Эти возражения весьма показательны. Мои критики убеждены, что единственное правило, применимое ко всякому тексту, явно засоренному вымышленными репрезентациями, - это правило крайнего недоверия. Никакие данные в тексте, твердят они, не могут быть более правдоподобны, чем самые неправдоподобные из его данных. Если бы и вправду следовало соблюдать это правило, то пришлось бы, действительно, оставить надежду извлечь из мифов хоть какую-то реальную информацию. Но здесь самое неправдоподобное звено - это генезис чумы из отцеубийства и и инцеста; это мотив безусловно вымышленный, но это не причина, чтобы делать вывод о вымышленности целого, - совершенно напротив. Воображение, которое измышляет этот мотив, - это не то воображение, которому предаются одинокие сочинители, это не бессознательное психоаналитического субъекта, это бессознательное гонителей - то же самое, которое измышляло ритуальное детоубийство, будто бы совершаемое христианами в Римской империи и евреями в христианском мире. Это то же воображение, которое измыслило историю об отравленных реках во время Черной чумы.
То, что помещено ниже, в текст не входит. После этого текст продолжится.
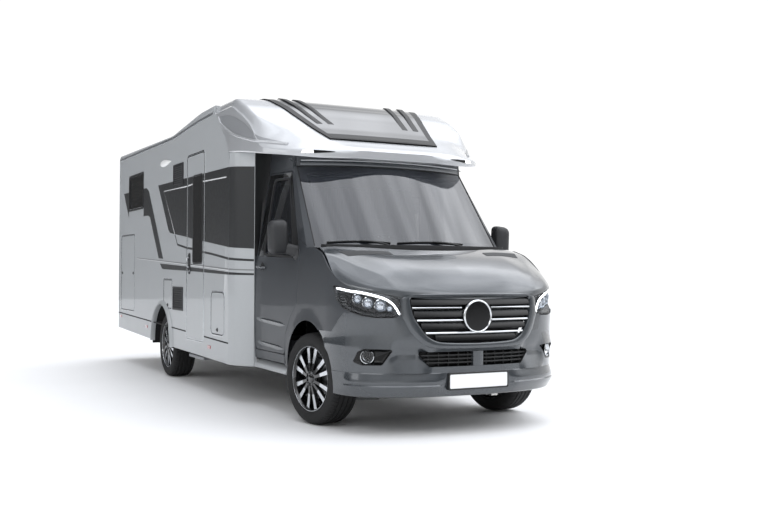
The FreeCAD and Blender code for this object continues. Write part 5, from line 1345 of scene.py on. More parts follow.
roof_lights = []
roof_frames = []
for x in ROOF_LIGHT_X:
    base = ROOF_REAR_Z + (ROOF_FRONT_Z - ROOF_REAR_Z) * (x - ROOF_LIGHT_HALF
                                                         - ROOF_REAR_X) / ROOF_RUN + 0.0005
    outer = rounded(square(x, ROOF_LIGHT_HALF), 0.04)
    inner = rounded(square(x, DOME_HALF), 0.035)
    top = rounded(square(x, DOME_TOP_HALF), 0.05)
    count = len(outer)
    rows = [[(a, b, base) for a, b in outer], [(a, b, base + 0.022) for a, b in outer],
            [(a, b, base + 0.026) for a, b in inner], [(a, b, base + 0.004) for a, b in inner]]
    rows = [row + row[:1] for row in rows]
    roof_frames.append(grid(rows))
    rows = [[(a, b, base + 0.010) for a, b in inner], [(a, b, base + 0.040) for a, b in inner],
            [(a, b, base + 0.052) for a, b in top], [((a - x) * 0.3 + x, b * 0.3, base + 0.0545) for a,
                                                     b in top]]
    shape = grid([row + row[:1] for row in rows])
    shape[1].append(tuple(len(shape[0]) - count - 1 + i for i in range(count)))
    roof_lights.append(shape)
stock("roof_light_frames", merged(roof_frames), frame_white, "body", 0.002)
stock("roof_light_domes", merged(roof_lights), opal_acrylic, "body", 0, 50)

# Marker lamps: clear wedges let into the lip at both front corners, shown lit.
# A gloss-black fin runs inwards from each.
# Clear polycarbonate lit from behind: a white glow broken by fine ribs.
lit_lens = bpy.data.materials.new("lit_polycarbonate_lens")


def lamp_light(material, code, strength, groove_mm):
    """Prismatic lens lit from behind: even light broken by fine ribs."""
    material.use_nodes = True
    material.node_tree.nodes.clear()
    place = add(material, "ShaderNodeTexCoord", {}).outputs["Object"]
    ribs_wave = add(material, "ShaderNodeTexWave", {"Scale": 1000.0 / groove_mm / 20.0}, [("Vector", place)])
    glow = add(material, "ShaderNodeMapRange", {3: strength * 0.7, 4: strength},
               [(0, ribs_wave.outputs["Fac"])])
    bump = add(material, "ShaderNodeBump", {"Strength": 0.3, "Distance": 0.0005},
               [("Height", ribs_wave.outputs["Fac"])])
    shader = add(material, "ShaderNodeBsdfPrincipled",
                 {"Base Color": srgb("F2F4F6"), "Roughness": 0.12, "Emission Color": srgb(code)},
                 [("Emission Strength", glow.outputs[0]), ("Normal", bump.outputs[0])])
    add(material, "ShaderNodeOutputMaterial", {}, [("Surface", shader.outputs[0])])
    return material


lamp_light(lit_lens, "FFFDF6", 5.0, 4.0)
lens_shapes, fin_shapes = [], []
for side in (1, -1):
    outline = rounded([(0.768, 2.250), (0.862, 2.250), (0.846, 2.270), (0.768, 2.270)], 0.004, 3)
    rows = []
    for x, grow in ((2.175, 1.0), (2.2205, 1.0)):
        rows.append([(x, side * y, z) for y, z in outline] + [(x, side * outline[0][0], outline[0][1])])
    shape = grid(rows)
    shape[1].append(tuple(range(len(outline))))
    shape[1].append(tuple(range(len(outline) + 1, 2 * len(outline) + 1)))
    lens_shapes.append(shape)
stock("marker_lenses", merged(lens_shapes), lit_lens, "body", 0.0015)

# Cab shell: pressed and spot-welded steel, dip-primed and painted slate grey metallic.
# Posts, sills, windscreen frame and floor are one welded body; its inside is trimmed.
# Two-coat metallic: slate grey whose flakes lighten where it faces the sky.
slate_paint = paint("slate_grey_metallic_two_coat", "404448", "666B70", 3.0, 0.40, 0.26, 350.0)
# The same slate for upright panels, painted darker as the shade they stand in, and with less coat shine.
slate_with_painted_shade = paint("slate_grey_metallic_coat_painted_shade", "393C40", "54585D", 3.0, 0.25, 0.42, 350.0, 0.22)
CAB_MID_Y, CAB_BELT_Y, CAB_TOP_Y = 1.000, 0.986, 0.857
CAB_MID_Z, BELT_Z, CAB_TOP_Z = 0.900, 1.300, 2.130


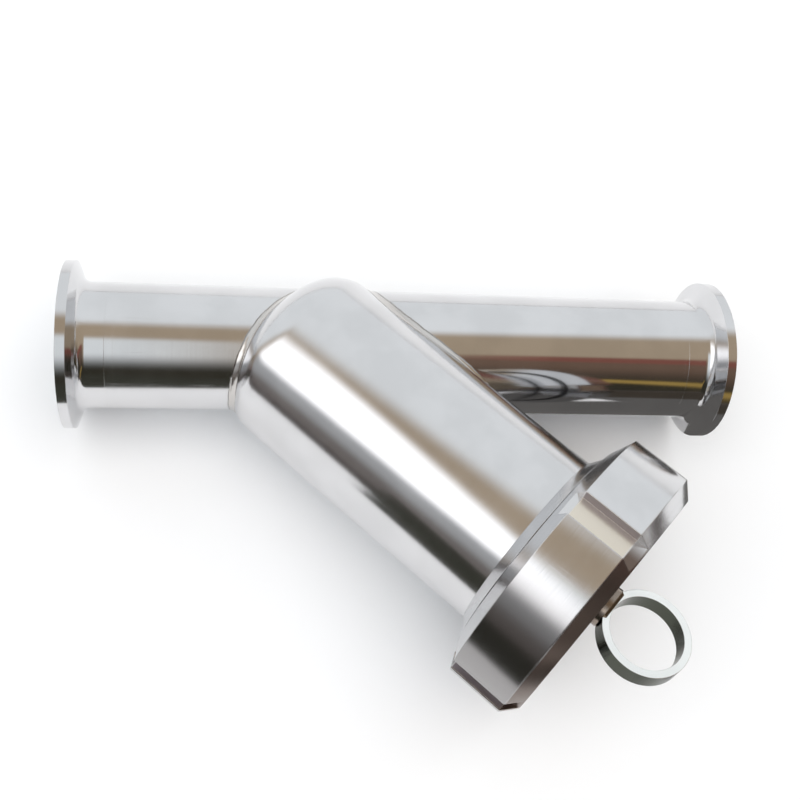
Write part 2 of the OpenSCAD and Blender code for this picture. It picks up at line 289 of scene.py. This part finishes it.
def rubber(name, colour):
    material = bpy.data.materials.new(name)
    g = Graph(material)
    shader = g.add("ShaderNodeBsdfPrincipled", None, Roughness=0.6)
    grain = g.noise(g.place(), 900, 3.0)
    g.feed(shader.inputs["Base Color"], g.mix(grain, tuple(c * 0.9 for c in colour), colour))
    g.feed(shader.inputs["Normal"], g.bump(grain, 0.03 * MM))
    g.feed(g.add("ShaderNodeOutputMaterial").inputs["Surface"], shader.outputs[0])
    return material


# ---------------------------------------------------------------- materials

steel = (0.70, 0.70, 0.71)
ring_axis = Vector((0.06163, 0.29049, 0.95489))  # the axis of the record's ring_eye mount
run_steel = metal("run_steel", steel, 0.12, run_axis, turned=0.002 * MM, waviness=0.02 * MM, edge=0)
inlet_steel = metal("inlet_steel", steel, 0.19, run_axis,
                    turned=0.004 * MM, waviness=0.06 * MM, spread=0.12, edge=0)
ferrule_steel = metal("ferrule_steel", steel, 0.13, run_axis, turned=0.003 * MM, edge=0.2)
barrel_steel = metal("barrel_steel", steel, 0.17, barrel_axis, turned=0.003 * MM, waviness=0.03 * MM, edge=0)
turned_steel = metal("turned_steel", steel, 0.2, barrel_axis, turned=0.01 * MM, spread=0.1)
weld_steel = metal("weld_steel", (0.62, 0.60, 0.58), 0.2, barrel_axis, waviness=0.1 * MM)
boss_steel = metal("boss_steel", (0.3, 0.25, 0.21), 0.22, barrel_axis, turned=0.01 * MM)
ring_weld = metal("ring_weld", (0.36, 0.29, 0.22), 0.25, barrel_axis, waviness=0.1 * MM)
nut_steel = nut_metal()
ring_steel = ring_metal()
woven_wire = woven_metal()
white_rubber = rubber("white_rubber", (0.8, 0.8, 0.76))

finishes = {
    "inlet_ferrule": ferrule_steel, "outlet_ferrule": ferrule_steel,
    "inlet_tube": inlet_steel, "outlet_tube": run_steel,
    "inlet_ferrule_weld": inlet_steel, "outlet_ferrule_weld": run_steel,
    "barrel": barrel_steel, "dome_end": barrel_steel,
    "dome_weld": barrel_steel, "liner_weld": barrel_steel,
    "inlet_branch_weld": weld_steel, "outlet_branch_weld": weld_steel, "handle_weld": ring_weld,
    "handle_boss": boss_steel,
    "union_nut": nut_steel, "ring_handle": ring_steel, "screen_mesh": woven_wire,
    "cover_gasket": white_rubber, "top_o_ring": white_rubber, "seat_o_ring": white_rubber,
}
for name, node in nodes.items():
    node.data.materials.clear()
    node.data.materials.append(finishes.get(name, turned_steel))


# ---------------------------------------------------------------- branch welds

# Outside radii and the dome's shape in mm, the same as the CAD's
TUBE_R = 19.05
BARREL_R = 28.5
DOME_BASE, DOME_HEIGHT, KNUCKLE = 5.5, 15.0, 12.5
KNUCKLE_R = BARREL_R - KNUCKLE
CROWN_R = (DOME_HEIGHT ** 2 + KNUCKLE_R ** 2 - KNUCKLE ** 2) / (2 * (DOME_HEIGHT - KNUCKLE))
CROWN_Z = DOME_BASE - DOME_HEIGHT + CROWN_R


def vessel_distance(point):
    """Distance in mm from a point, in mm from the branch point, to the outside of the vessel."""
    along = point.dot(barrel_axis)
    out = (point - barrel_axis * along).length
    if along >= DOME_BASE:
        return out - BARREL_R
    if out > (CROWN_Z - along) * KNUCKLE_R / (CROWN_Z - DOME_BASE):
        return math.hypot(out - KNUCKLE_R, along - DOME_BASE) - KNUCKLE
    return math.hypot(out, along - CROWN_Z) - CROWN_R


def fillet_point(flow, turn, off_tube, off_vessel):
    """The point at given distances off a run tube and off the vessel, or None if there is none."""
    radial = Vector((0, math.cos(turn), math.sin(turn))) * (TUBE_R + off_tube)
    reach, most_steps, close_enough = 80.0, 200, 0.02
    for _ in range(most_steps):
        step = vessel_distance(flow * reach + radial) - off_vessel
        reach -= step
    return branch + (flow * reach + radial) * MM if abs(step) < close_enough else None


def fillet_profile(flow, turn, leg, arcs):
    """One cross-section of a fillet, with its legs cut back where the vessel barely rises. Its last point
    is sunk a little under both surfaces."""
    sunk = (-0.1, -0.1)
    angles = [math.pi / 2 * j / arcs for j in range(arcs + 1)]
    while True:
        offsets = [(leg * (1 - math.sin(angle)), leg * (1 - math.cos(angle))) for angle in angles]
        points = [fillet_point(flow, turn, *pair) for pair in offsets + [sunk]]
        if all(points):
            return points
        leg *= 0.85


def branch_fillet(name, node, flow):
    """A concave weld fillet swept round the joint, with a faint ripple along it."""
    steps, arcs = 240, 8
    verts = []
    for i in range(steps):
        turn = math.tau * i / steps
        leg = 1.5 - 0.7 * max(0, math.cos(turn + tilt)) ** 2
        leg += 0.05 * math.sin(19 * turn) + 0.03 * math.sin(47 * turn + 1)
        verts += fillet_profile(flow, turn, leg, arcs)
    ring = arcs + 2
    faces = []
    for i in range(steps):
        for j in range(ring):
            after, above = (i + 1) % steps, (j + 1) % ring
            corners = [(i, j), (after, j), (after, above), (i, above)]
            faces.append([a * ring + b for a, b in corners])
    mesh = bpy.data.meshes.new(name)
    mesh.from_pydata(verts, [], faces)
    bm = bmesh.new()
    bm.from_mesh(mesh)
    bmesh.ops.recalc_face_normals(bm, faces=bm.faces)
    bm.to_mesh(mesh)
    bm.free()
    mesh.polygons.foreach_set("use_smooth", [True] * len(mesh.polygons))
    mesh.materials.append(weld_steel)
    obj = bpy.data.objects.new(name, mesh)
    scene.collection.objects.link(obj)
    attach(obj, "housing")
    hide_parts(node)


branch_fillet("inlet_fillet", "inlet_branch_weld", -run_axis)
branch_fillet("outlet_fillet", "outlet_branch_weld", run_axis)


# ---------------------------------------------------------------- bench, light and camera

def bench():
    mesh = bpy.data.meshes.new("bench")
    half = 4.0
    corners = [(x * half, y * half, bench_z) for x, y in ((-1, -1), (1, -1), (1, 1), (-1, 1))]
    mesh.from_pydata(corners, [], [(0, 1, 2, 3)])
    obj = bpy.data.objects.new("bench", mesh)
    scene.collection.objects.link(obj)
    material = bpy.data.materials.new("bench_white")
    g = Graph(material)
    shader = g.add("ShaderNodeBsdfPrincipled", None, Roughness=0.8)
    shader.inputs["Base Color"].default_value = (0.9, 0.92, 0.945, 1)
    g.feed(g.add("ShaderNodeOutputMaterial").inputs["Surface"], shader.outputs[0])
    mesh.materials.append(material)


def backdrop():
    """A pale wall round the bench that hides the room from the camera but not from the steel."""
    radius, height, steps = 3.9, 5.0, 48
    turns = [math.tau * i / steps for i in range(steps)]
    ring = [(radius * math.cos(turn), radius * math.sin(turn)) for turn in turns]
    verts = [(x, y, bench_z) for x, y in ring] + [(x, y, height) for x, y in ring]
    faces = [(i, (i + 1) % steps, steps + (i + 1) % steps, steps + i) for i in range(steps)]
    mesh = bpy.data.meshes.new("backdrop")
    mesh.from_pydata(verts, [], faces)
    obj = bpy.data.objects.new("backdrop", mesh)
    scene.collection.objects.link(obj)
    material = bpy.data.materials.new("backdrop")
    g = Graph(material)
    glow = g.add("ShaderNodeEmission")
    glow.inputs["Color"].default_value = (0.9, 0.91, 0.92, 1)
    g.feed(g.add("ShaderNodeOutputMaterial").inputs["Surface"], glow.outputs[0])
    mesh.materials.append(material)
    obj.visible_glossy = False
    obj.visible_diffuse = False
    obj.visible_shadow = False


def studio_world():
    """A room as polished steel shows it: pale far wall, tan beam overhead, a window to the left, and a dark
    near side with a red and a gold strip. Each ramp runs over a part of the unit direction: x to the right,
    y away from the camera, z up."""
    world = bpy.data.worlds.new("studio")
    scene.world = world
    g = Graph(world)
    direction = g.add("ShaderNodeTexCoord").outputs["Generated"]
    x = g.dot(direction, (1, 0, 0))
    y = g.dot(direction, (0, 1, 0))
    z = g.dot(direction, (0, 0, 1))
    sill = g.dot(direction, (0, 0.6, 1))
    pale = (0.92, 0.95, 0.97)
    tan = (0.45, 0.36, 0.26)
    haze = (0.88, 0.92, 0.94)
    umber = (0.17, 0.11, 0.08)
    window = (1.9, 1.9, 1.92)
    under_window = (0.43, 0.44, 0.45)
    near_left = (0.19, 0.17, 0.16)
    near_dark = (0.037, 0.034, 0.025)
    colour = g.mix(g.ramp(y, 0.44, 0.18), pale, tan)
    colour = g.mix(g.math("MULTIPLY", g.ramp(y, -0.08, -0.24), g.ramp(x, 0.1, -0.1)), colour, haze)
    colour = g.mix(g.math("MULTIPLY", g.ramp(y, -0.28, -0.5), g.ramp(x, -0.02, 0.25)), colour, umber)
    low = g.math("MULTIPLY", g.ramp(z, 0.56, 0.3), g.ramp(y, 0.0, -0.35))
    colour = g.mix(g.math("MAXIMUM", g.ramp(y, -0.55, -0.92), low), colour, near_dark)
    right = g.ramp(x, 0.18, 0.32)
    colour = g.mix(g.math("MULTIPLY", right, g.strip(y, -0.41, 0.1)), colour, (0.24, 0.09, 0.07))
    colour = g.mix(g.math("MULTIPLY", right, g.strip(y, -0.86, 0.03)), colour, (0.4, 0.27, 0.08))
    left = g.mix(g.ramp(sill, 0.4, 0.2), window, under_window)
    left = g.mix(g.ramp(sill, 0.1, -0.15), left, near_left)
    left = g.mix(g.ramp(sill, -0.25, -0.45), left, near_dark)
    colour = g.mix(g.math("MULTIPLY", g.ramp(x, -0.4, -0.56), g.ramp(y, 0.3, 0.02)), colour, left)
    colour = g.mix(g.ramp(z, 0.0, -0.06), colour, (0.8, 0.8, 0.8))
    background = g.add("ShaderNodeBackground", None, Color=colour, Strength=1.0)
    g.feed(g.add("ShaderNodeOutputWorld").inputs["Surface"], background.outputs[0])


def dark_card(name, corners, colour, height=0.0):
    """A dark card that only shows in the steel: standing on the bench, or lying on it if it has no height."""
    foot = [Vector((x, y, bench_z + 0.3 * MM)) for x, y in corners]
    mesh = bpy.data.meshes.new(name)
    if height:
        head = [point + Vector((0, 0, height)) for point in foot]
        count = len(foot)
        mesh.from_pydata(foot + head, [], [(i, i + 1, count + i + 1, count + i) for i in range(count - 1)])
    else:
        mesh.from_pydata(foot, [], [range(len(foot))])
    obj = bpy.data.objects.new(name, mesh)
    scene.collection.objects.link(obj)
    material = bpy.data.materials.new(name)
    g = Graph(material)
    glow = g.add("ShaderNodeEmission")
    glow.inputs["Color"].default_value = (*colour, 1)
    g.feed(g.add("ShaderNodeOutputMaterial").inputs["Surface"], glow.outputs[0])
    mesh.materials.append(material)
    obj.visible_camera = False
    obj.visible_diffuse = False
    obj.visible_shadow = False


def soft_light(name, centre, aim, size, power):
    light = bpy.data.lights.new(name, "AREA")
    light.shape = "SQUARE"
    light.size = size
    light.energy = power
    obj = bpy.data.objects.new(name, light)
    obj.location = centre
    obj.rotation_mode = "QUATERNION"
    obj.rotation_quaternion = (Vector(aim) - Vector(centre)).to_track_quat("-Z", "Y")
    obj.visible_glossy = False
    scene.collection.objects.link(obj)


def photo_camera():
    """Looks down on the bench from above the near left, a little rolled."""
    data = bpy.data.cameras.new("camera")
    data.sensor_width = 36
    data.lens = 46.94
    obj = bpy.data.objects.new("camera", data)
    right = Vector((0.98615, -0.0371, 0.16164))
    up = Vector((-0.01701, 0.9469, 0.32108))
    back = right.cross(up)
    obj.matrix_world = Matrix((
        (right.x, up.x, back.x, 0.04722),
        (right.y, up.y, back.y, -0.11989),
        (right.z, up.z, back.z, 0.30376),
        (0, 0, 0, 1),
    ))
    scene.collection.objects.link(obj)
    scene.camera = obj


bench()
backdrop()
studio_world()
arc = [math.radians(a) for a in range(165, 391, 15)]
arc_x, arc_y, arc_r = 0.1, -0.03, 0.36
dark_card("table_edge", [(arc_x + arc_r * math.cos(a), arc_y + arc_r * math.sin(a)) for a in arc],
          (0.1, 0.085, 0.08), 0.05)
dark_card("nut_card", [(-0.03, -0.13), (0.03, -0.19), (0.1, -0.24)], (0.045, 0.045, 0.035), 0.075)
dark_card("ring_card", [(0.15, -0.175), (0.21, -0.165), (0.26, -0.13), (0.29, -0.07)],
          (0.06, 0.05, 0.04), 0.04)
crotch = [(0.105, -0.02), (0.235, -0.02), (0.3, -0.09), (0.3, -0.2), (0.2, -0.2), (0.2, -0.09), (0.15, -0.07)]
dark_card("crotch_card", crotch, (0.13, 0.125, 0.12))
soft_light("overhead", (0.15, -0.35, 1.5), (0.1, -0.03, 0), 1.8, 18.5)
photo_camera()
scene.view_settings.view_transform = "Standard"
Когда говорит воображение гонителей, не нужно верить ничему из того, что оно говорит, за исключением того, что могло бы соответствовать: (1) реальным условиям его собственного возникновения; (2) характерным чертам его обычных жертв; и (3) последствиям, которые обычно из него проистекают, то есть коллективному насилию. Если гонительское воображение говорит нам не только об отцеубийствах и инцестах, порождающих чуму, но и обо всем, чем сопровождается этот тип верований в реальном мире, и обо всех действиях, к которым он приводит, то вполне вероятно, что оно говорит правду по всем этим пунктам именно потому, что оно говорит ложь относительно первого пункта. Мы встречаем здесь наши четыре гонительских стереотипа, то есть то же сочетание правдоподобного и неправдоподобного, что и в исторических текстах, и это сочетание должно означать в. точности то же самое, что мы предполагаем в исторических текстах, а именно - частично ложную, частично истинную перспективу гонителей, изображающих ими же устроенные гонения.
Думать так заставляет нас отнюдь не наивность. Настоящая-то наивность проявляется как раз в избыточном скептицизме - наивность, неспособная опознать стереотипы гонения и прибегнуть к той смелой, но законной интерпретации, какой они требуют. Миф об Эдипе - не просто литературный текст и не психоаналитический текст, но это безусловно текст гонительский - значит, как с гонительским текстом с ним и следует обращаться. Мне могут возразить, что применение к мифу интерпретативной процедуры, изобретенной внутри и ради истории, - не вполне самоочевидно. Согласен; но прямые исторические свидетельства, как я показал выше, играют лишь второстепенную роль в дешифровке гонительских репрезентаций. Если бы непременно требовалось опираться на прямые исторические свидетельства, то такая дешифровка, начавшаяся лишь в начале современной эры, не началась бы вообще никогда.